Post-graduate earnings (25%): We use our own blended model of mid-career earnings (meaning at least 10 years of working), based both on PayScale and the new U.S. Department of Education College Scorecard. Each has its benefits and its drawbacks. PayScale is the market leader in global online compensation data but that data is wholly self-reported. The College Scorecard is based on federal income tax returns. Can you get any more accurate? Well, yes. Because the Scorecard pulls only from former students who received federal financial aid. We feel a blended approach is the most accurate snapshot currently available.
Value-added (10%): Last year our colleagues at Brookings came up with an exciting ranking system of their own, "A Value-Added Approach To Assessing Two- And Four-Year Schools." Most simply put, this list is "an attempt to isolate the effect colleges themselves have on those outcomes [like salaries], above and beyond what students’ backgrounds would predict."
Gross tuition and fees: Pulled from IPEDS, this is the sticker price without accounting for room and board. For public schools, we account for differences between in- and out-state tuition based on percentage of in- and out-state students. For example, if one state college has 5% out-state students while another has 27%, this would impact our tally of these schools' tuition.

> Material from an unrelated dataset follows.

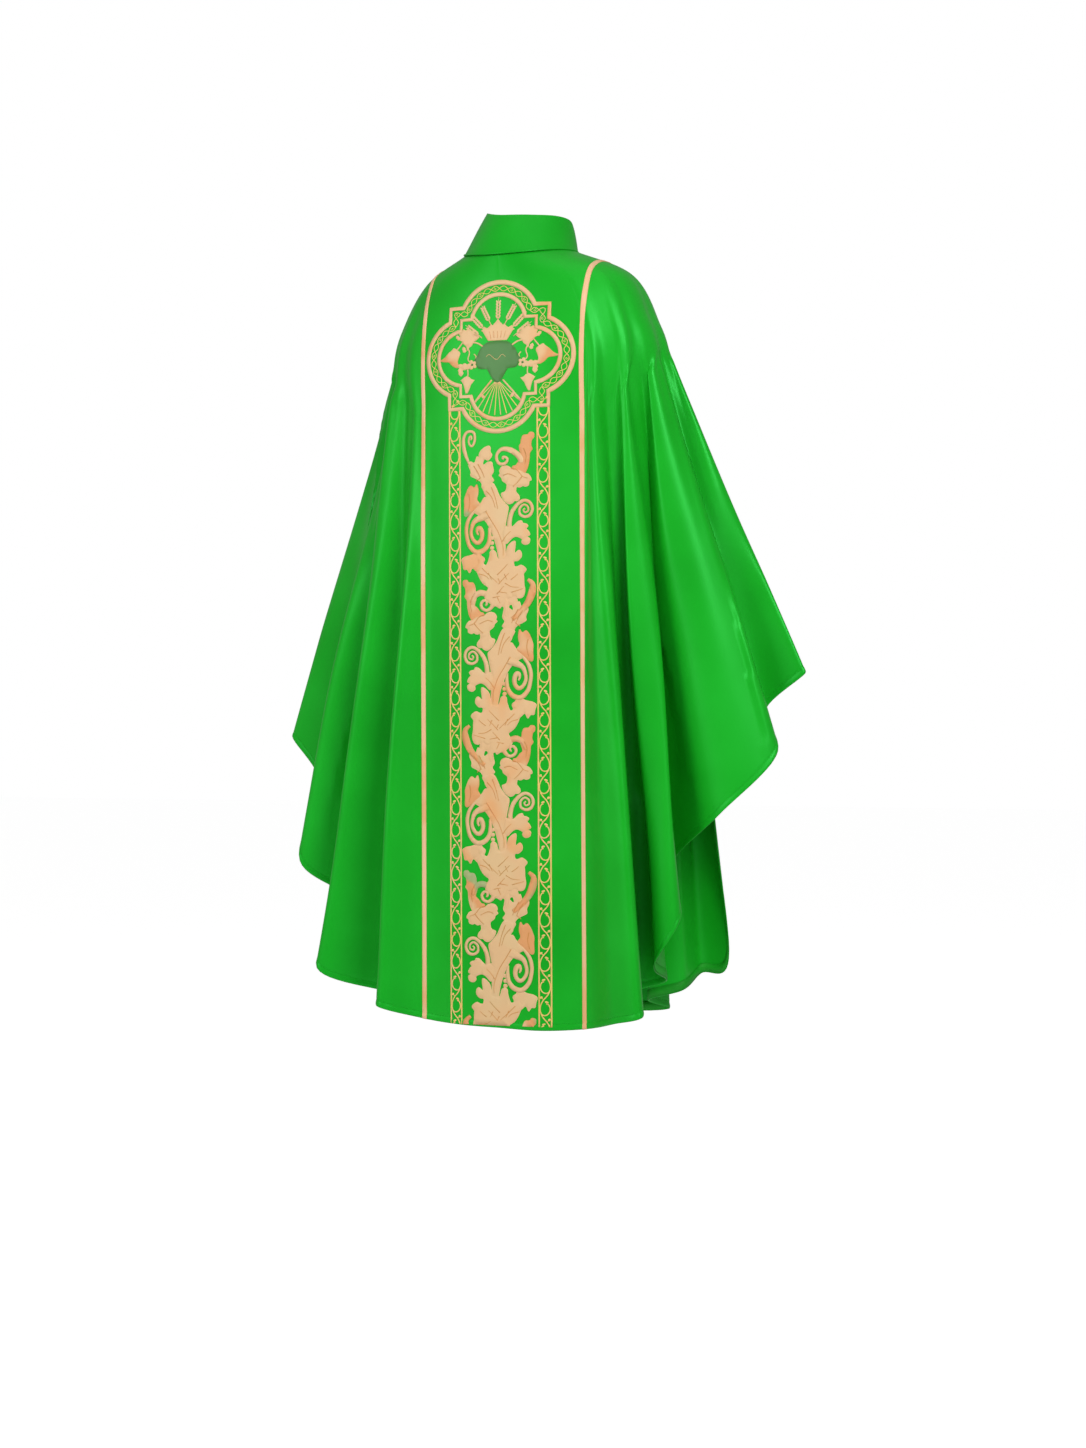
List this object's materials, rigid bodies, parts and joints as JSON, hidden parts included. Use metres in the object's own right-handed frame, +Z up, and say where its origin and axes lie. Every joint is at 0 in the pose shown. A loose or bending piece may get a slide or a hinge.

In the last 10 years, students and their families paid out 37% and 25% percent more for a four-year public and private education, respectively. Tuition, fees, room/board is now some $20,000 annually for public students and $44,000 for their private school counterparts. This tab translates into a run on college loans, both in terms of the amount borrowed and the number of students turning to loans. The average borrower from the class of 2015 owes a little more than $35,000, according to an analysis of government data. Going back 10 years, that's up from an average $20,000. And almost 71% of bachelor's degree recipients will graduate with student debt, compared with about 64% in 2005.
That is concerning. The median U.S. household income was nearly $54,000 in 2014, the latest data available from the U.S. Census. The issue boils down to whether students and their families can afford to pay some $80,000 to $176,000 (at sticker price) for a four-year college education, more with multiple children in school.
Note: Absent from this ranking are the five U.S. service academies: the Military Academy in West Point, Naval Academy, Coast Guard Academy, Merchant Marine Academy and undefined Air Force Academy. These federal institutions charge little to no tuition or fees and instead require a minimum term of duty upon graduation. Similarly, we do not include specialized schools, such as Babson College and the Savannah College of Art and Design, that lie outside the main Carnegie Classifications.